▸ Task to complete: Report how many lines hold the string "that". Give the number and nothing else.

▸ Data for processing:
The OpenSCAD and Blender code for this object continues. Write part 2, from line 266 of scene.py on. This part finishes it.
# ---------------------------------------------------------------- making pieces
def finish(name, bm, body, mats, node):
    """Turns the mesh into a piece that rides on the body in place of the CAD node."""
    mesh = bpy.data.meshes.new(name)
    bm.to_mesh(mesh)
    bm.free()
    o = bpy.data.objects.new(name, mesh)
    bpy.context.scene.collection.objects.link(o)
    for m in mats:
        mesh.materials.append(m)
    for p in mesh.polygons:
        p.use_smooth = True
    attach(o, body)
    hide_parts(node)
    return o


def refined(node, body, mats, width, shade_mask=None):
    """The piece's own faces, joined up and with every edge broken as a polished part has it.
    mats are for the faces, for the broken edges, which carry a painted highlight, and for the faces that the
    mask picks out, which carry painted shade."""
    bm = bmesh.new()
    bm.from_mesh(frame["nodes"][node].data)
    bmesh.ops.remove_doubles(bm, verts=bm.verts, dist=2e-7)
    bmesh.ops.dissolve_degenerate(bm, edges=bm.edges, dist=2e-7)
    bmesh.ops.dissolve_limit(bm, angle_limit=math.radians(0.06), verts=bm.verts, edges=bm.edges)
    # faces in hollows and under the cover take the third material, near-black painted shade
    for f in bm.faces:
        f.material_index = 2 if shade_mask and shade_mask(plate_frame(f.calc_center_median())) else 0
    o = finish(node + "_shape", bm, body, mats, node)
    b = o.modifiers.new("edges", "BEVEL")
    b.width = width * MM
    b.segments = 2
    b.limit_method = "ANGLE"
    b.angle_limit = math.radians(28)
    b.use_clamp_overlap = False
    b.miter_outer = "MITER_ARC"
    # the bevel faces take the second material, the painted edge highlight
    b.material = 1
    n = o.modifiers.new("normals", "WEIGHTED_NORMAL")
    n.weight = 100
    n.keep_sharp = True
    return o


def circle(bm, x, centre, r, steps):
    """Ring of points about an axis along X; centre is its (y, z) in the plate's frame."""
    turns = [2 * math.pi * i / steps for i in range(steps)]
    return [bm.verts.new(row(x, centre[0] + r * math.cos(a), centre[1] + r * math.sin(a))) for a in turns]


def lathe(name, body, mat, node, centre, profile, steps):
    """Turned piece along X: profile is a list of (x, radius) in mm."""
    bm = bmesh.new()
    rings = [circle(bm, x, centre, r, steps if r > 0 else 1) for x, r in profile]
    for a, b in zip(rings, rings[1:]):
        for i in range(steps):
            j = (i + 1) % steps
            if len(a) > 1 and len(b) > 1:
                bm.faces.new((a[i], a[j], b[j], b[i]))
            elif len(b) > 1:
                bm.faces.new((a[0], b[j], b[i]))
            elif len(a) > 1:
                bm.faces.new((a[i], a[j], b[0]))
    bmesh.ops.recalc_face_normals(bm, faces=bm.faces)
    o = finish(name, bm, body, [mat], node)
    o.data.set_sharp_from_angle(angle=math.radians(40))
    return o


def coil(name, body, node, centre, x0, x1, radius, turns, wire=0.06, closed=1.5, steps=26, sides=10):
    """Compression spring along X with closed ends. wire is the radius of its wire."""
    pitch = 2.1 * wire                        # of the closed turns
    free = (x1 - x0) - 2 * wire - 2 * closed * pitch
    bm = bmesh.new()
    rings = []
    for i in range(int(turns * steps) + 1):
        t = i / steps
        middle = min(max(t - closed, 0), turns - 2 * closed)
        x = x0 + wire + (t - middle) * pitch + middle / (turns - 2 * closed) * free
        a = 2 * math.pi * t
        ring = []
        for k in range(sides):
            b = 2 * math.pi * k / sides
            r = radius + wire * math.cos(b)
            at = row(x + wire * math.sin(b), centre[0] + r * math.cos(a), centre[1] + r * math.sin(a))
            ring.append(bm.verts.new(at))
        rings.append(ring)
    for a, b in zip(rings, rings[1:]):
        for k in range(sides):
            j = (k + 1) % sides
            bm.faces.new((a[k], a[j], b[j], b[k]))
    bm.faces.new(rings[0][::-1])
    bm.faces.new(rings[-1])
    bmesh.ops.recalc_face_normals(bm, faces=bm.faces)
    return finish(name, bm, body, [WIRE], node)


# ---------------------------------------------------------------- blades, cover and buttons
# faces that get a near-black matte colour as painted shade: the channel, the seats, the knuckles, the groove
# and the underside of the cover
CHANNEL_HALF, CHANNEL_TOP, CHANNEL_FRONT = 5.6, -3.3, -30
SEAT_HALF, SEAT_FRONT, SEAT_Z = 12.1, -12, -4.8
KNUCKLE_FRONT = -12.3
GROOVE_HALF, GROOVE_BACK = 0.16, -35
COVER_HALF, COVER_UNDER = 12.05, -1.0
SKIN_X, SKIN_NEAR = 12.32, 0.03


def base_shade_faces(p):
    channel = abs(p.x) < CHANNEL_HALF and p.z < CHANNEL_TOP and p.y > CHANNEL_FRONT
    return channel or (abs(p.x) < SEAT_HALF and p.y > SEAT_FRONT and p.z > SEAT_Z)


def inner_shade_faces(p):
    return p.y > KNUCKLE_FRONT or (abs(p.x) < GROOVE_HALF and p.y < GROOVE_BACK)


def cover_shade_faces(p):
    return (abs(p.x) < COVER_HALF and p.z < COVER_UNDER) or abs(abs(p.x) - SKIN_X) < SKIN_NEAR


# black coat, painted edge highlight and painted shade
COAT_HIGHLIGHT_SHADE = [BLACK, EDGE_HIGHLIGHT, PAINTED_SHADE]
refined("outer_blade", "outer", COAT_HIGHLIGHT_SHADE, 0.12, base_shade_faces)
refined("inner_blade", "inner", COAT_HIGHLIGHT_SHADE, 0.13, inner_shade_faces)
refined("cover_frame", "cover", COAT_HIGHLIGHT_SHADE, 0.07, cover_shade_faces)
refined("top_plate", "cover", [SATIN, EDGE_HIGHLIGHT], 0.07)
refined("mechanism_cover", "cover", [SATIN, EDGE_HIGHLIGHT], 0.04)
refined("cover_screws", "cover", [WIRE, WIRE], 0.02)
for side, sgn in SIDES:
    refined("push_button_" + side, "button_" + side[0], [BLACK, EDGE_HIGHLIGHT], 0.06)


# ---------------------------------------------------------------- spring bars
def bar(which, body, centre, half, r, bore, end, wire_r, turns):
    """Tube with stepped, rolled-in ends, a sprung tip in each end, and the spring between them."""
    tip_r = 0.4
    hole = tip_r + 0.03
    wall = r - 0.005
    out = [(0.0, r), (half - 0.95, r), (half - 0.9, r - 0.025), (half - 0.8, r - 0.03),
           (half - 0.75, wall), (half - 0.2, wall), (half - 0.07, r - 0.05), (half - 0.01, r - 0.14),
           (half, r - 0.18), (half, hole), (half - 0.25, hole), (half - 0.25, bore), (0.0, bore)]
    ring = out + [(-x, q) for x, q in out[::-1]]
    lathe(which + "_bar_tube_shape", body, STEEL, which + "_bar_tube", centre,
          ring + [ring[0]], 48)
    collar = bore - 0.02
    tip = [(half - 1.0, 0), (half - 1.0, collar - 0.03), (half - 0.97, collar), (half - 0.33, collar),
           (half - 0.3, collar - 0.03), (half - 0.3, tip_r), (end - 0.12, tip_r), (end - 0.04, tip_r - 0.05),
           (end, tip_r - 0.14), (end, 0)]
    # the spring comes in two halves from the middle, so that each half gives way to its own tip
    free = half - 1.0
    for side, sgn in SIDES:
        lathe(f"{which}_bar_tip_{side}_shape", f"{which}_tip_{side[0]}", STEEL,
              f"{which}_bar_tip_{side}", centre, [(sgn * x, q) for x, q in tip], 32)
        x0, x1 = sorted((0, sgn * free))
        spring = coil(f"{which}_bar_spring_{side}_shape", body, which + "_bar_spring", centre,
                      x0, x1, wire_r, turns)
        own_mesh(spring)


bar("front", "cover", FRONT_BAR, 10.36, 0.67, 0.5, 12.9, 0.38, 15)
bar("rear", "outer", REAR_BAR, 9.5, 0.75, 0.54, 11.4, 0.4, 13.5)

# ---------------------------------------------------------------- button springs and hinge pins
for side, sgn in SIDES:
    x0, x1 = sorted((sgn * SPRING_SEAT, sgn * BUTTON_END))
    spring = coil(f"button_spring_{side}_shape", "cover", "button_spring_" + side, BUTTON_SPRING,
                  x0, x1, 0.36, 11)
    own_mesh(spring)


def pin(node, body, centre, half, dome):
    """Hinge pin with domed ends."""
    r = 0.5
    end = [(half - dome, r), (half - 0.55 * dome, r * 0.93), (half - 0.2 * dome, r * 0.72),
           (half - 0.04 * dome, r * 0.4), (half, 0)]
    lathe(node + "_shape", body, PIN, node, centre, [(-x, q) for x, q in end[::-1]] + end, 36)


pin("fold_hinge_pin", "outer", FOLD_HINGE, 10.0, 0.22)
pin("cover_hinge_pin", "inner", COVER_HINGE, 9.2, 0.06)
==
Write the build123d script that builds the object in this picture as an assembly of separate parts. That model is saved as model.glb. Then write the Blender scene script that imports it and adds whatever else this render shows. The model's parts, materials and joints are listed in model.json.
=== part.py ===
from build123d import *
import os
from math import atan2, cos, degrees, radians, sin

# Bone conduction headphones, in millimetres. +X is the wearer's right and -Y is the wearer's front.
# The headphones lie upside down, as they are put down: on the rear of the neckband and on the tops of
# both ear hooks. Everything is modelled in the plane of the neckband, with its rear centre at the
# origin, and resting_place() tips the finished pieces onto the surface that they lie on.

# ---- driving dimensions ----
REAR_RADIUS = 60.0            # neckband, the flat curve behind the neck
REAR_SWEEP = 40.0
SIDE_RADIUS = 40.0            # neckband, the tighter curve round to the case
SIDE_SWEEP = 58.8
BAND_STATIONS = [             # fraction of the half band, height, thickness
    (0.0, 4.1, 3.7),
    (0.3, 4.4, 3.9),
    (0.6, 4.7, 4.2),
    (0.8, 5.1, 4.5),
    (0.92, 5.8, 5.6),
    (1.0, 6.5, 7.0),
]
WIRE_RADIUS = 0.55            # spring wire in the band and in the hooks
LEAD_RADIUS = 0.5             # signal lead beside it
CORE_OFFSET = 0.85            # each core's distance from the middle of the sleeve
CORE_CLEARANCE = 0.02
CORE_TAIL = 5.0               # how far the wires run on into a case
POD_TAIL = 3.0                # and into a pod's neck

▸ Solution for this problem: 6